Let $f : R^3\rightarrow R$ be the implicit equation of a surface embedded in $R^3$, where the surface is defined by the $0$-isosurface $\left\lbrace (x,y,z)\in R^3,\ f(x,y,z)=0 \right\rbrace$.
I would like to compute an orthonormal basis of the tangent plane of this surface at any point $(x,y,z)\in R^3$.
I know that the normal is equal to the normalize gradient of the surface: $$ N(x,y,z) = \begin{bmatrix} N_x(x,y,z)\\ N_y(x,y,z)\\ N_z(x,y,z) \end{bmatrix} = \frac{\nabla f(x,y,z)}{|| \nabla f(x,y,z) ||} $$ $$ \nabla f(x,y,z) = \begin{bmatrix} \frac{\partial f}{\partial x}(x,y,z)\\ \frac{\partial f}{\partial y}(x,y,z)\\ \frac{\partial f}{\partial z}(x,y,z) \end{bmatrix} $$
So I can compute directly an orthonormal basis from $N$.
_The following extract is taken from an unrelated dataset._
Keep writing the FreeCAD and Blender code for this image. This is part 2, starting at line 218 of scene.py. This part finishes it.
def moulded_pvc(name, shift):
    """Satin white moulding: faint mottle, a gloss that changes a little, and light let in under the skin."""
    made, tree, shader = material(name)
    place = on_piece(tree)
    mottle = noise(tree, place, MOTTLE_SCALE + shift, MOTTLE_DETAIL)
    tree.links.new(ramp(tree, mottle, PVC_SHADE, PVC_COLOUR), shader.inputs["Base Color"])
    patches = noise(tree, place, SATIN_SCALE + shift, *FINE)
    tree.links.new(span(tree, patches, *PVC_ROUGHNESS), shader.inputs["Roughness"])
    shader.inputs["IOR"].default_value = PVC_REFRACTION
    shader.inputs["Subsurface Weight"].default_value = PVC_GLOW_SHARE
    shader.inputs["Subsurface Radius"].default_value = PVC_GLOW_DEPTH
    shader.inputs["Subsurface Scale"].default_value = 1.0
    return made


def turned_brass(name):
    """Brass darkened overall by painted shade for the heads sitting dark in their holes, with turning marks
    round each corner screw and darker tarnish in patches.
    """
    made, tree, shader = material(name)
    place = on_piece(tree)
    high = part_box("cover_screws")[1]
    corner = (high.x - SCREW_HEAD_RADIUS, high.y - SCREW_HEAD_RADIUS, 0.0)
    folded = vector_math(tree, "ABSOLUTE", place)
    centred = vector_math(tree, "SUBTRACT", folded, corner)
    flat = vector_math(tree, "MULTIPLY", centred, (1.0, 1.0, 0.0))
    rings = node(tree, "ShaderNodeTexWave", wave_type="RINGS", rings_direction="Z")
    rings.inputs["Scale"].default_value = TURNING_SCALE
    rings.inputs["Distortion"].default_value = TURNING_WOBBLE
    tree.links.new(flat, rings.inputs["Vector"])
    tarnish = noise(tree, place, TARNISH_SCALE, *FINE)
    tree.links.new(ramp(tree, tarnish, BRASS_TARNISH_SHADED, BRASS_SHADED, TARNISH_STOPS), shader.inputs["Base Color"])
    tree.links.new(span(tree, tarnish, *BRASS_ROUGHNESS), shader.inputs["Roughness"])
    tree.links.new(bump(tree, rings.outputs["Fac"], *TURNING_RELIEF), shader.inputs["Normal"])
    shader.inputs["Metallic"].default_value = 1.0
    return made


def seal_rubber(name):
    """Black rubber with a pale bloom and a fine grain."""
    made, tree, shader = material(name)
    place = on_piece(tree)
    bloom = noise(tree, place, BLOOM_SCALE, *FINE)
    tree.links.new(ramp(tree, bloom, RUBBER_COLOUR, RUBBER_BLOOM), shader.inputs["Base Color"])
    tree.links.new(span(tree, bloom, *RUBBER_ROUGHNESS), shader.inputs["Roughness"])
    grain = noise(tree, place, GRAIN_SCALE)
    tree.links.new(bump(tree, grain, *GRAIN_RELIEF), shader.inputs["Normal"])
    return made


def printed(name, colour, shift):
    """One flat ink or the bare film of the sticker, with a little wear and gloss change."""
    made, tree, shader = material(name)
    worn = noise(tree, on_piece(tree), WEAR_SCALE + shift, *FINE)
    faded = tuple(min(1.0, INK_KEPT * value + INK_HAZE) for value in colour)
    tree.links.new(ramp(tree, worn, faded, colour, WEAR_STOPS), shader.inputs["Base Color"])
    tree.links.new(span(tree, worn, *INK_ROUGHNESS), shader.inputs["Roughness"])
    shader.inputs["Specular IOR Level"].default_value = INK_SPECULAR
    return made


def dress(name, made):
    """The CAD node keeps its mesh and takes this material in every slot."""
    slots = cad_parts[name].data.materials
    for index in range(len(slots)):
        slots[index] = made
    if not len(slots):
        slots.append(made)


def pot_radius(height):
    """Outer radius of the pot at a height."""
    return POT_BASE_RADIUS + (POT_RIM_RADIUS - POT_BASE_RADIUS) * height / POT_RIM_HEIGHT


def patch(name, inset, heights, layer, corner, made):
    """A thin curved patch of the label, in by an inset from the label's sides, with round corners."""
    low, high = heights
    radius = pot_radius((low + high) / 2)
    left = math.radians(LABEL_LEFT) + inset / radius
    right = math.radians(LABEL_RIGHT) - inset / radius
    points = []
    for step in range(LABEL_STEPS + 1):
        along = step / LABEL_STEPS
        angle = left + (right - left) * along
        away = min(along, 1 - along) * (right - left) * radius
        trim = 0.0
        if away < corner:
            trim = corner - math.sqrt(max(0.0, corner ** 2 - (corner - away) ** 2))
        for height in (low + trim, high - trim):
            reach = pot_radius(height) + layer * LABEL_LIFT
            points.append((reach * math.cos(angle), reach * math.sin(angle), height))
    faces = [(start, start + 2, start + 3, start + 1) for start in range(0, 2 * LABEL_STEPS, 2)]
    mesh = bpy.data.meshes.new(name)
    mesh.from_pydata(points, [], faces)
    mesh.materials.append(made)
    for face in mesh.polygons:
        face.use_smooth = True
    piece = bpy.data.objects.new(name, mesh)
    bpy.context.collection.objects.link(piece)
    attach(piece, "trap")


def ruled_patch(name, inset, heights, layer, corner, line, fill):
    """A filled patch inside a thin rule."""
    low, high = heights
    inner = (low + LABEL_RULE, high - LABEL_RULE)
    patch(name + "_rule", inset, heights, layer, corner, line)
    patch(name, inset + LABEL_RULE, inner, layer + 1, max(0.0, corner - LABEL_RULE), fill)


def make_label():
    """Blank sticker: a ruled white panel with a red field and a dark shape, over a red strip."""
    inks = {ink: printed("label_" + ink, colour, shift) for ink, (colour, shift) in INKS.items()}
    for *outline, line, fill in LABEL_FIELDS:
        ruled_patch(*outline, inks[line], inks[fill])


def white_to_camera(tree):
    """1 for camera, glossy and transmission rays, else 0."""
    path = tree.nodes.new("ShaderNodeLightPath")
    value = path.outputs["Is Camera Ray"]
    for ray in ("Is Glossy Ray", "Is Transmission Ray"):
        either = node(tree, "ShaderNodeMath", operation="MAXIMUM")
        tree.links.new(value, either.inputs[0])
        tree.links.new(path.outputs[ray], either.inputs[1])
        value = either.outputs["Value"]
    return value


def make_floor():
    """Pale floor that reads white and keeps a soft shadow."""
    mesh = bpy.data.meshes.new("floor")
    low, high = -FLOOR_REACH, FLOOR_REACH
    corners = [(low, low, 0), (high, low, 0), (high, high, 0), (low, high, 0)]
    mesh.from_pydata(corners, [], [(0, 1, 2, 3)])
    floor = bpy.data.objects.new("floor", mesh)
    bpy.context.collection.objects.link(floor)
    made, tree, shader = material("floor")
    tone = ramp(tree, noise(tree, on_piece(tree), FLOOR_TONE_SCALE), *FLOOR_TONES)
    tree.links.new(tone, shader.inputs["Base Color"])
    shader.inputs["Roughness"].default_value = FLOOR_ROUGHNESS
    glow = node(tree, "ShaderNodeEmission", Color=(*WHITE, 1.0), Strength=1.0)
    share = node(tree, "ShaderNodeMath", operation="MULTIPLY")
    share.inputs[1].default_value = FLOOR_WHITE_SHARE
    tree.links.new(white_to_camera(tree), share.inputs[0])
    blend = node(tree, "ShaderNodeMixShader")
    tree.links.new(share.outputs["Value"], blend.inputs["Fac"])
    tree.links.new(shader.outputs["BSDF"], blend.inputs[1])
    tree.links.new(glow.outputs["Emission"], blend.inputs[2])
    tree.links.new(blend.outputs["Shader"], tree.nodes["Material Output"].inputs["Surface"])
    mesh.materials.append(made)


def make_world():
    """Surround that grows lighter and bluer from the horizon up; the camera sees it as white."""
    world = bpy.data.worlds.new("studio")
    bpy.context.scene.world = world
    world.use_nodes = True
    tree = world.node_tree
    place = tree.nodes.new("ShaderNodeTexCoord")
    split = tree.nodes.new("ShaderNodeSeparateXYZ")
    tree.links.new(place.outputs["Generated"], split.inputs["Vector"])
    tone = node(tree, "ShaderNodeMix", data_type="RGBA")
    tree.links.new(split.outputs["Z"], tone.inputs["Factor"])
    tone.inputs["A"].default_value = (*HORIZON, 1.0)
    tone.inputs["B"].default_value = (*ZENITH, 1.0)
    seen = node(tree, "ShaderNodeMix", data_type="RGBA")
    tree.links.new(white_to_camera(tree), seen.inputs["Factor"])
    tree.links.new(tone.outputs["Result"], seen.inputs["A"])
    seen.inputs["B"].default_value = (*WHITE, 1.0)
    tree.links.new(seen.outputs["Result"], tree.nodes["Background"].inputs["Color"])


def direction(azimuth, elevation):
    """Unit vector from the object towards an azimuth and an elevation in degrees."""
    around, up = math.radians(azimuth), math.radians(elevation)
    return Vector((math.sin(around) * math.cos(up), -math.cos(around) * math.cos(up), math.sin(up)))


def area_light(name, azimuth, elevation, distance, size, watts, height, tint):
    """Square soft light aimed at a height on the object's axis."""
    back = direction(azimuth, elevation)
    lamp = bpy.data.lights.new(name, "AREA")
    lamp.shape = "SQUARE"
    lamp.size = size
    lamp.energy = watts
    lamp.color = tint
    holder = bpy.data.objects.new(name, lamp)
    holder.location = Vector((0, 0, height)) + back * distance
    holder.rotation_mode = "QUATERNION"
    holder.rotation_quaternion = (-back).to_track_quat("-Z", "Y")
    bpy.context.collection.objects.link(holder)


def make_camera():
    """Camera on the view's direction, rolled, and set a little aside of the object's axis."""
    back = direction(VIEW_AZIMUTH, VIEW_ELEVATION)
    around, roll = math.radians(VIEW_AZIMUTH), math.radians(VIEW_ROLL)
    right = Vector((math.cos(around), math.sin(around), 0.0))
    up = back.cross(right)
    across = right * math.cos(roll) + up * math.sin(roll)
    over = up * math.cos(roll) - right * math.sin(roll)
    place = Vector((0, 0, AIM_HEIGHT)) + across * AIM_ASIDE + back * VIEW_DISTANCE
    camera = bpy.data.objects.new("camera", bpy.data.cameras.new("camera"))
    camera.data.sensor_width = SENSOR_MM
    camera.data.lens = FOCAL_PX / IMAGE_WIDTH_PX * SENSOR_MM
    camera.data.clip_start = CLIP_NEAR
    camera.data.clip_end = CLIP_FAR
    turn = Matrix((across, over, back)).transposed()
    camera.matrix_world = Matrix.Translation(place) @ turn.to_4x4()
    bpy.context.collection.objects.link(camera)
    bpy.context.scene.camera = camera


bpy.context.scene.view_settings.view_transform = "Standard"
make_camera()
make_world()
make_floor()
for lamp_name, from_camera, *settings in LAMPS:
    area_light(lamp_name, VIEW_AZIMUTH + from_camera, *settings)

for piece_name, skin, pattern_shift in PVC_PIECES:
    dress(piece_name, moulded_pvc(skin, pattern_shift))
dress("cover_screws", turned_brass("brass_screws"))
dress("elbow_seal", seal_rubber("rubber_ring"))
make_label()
My problem is that I do not have any expression of $N$ (or $f$), but I only have access to its derivatives $dN$:
$$ dN(x,y,z) = \begin{bmatrix} \frac{\partial N_x}{\partial x}(x,y,z) & \frac{\partial N_x}{\partial y}(x,y,z) & \frac{\partial N_x}{\partial z}(x,y,z) \\ \frac{\partial N_y}{\partial x}(x,y,z) & \frac{\partial N_y}{\partial y}(x,y,z) & \frac{\partial N_y}{\partial z}(x,y,z) \\ \frac{\partial N_z}{\partial x}(x,y,z) & \frac{\partial N_z}{\partial y}(x,y,z) & \frac{\partial N_z}{\partial z}(x,y,z) \\ \end{bmatrix} $$
So my question is how can I calculate a tangent plane basis, or the normal vector $N$, from this $dN$ matrix?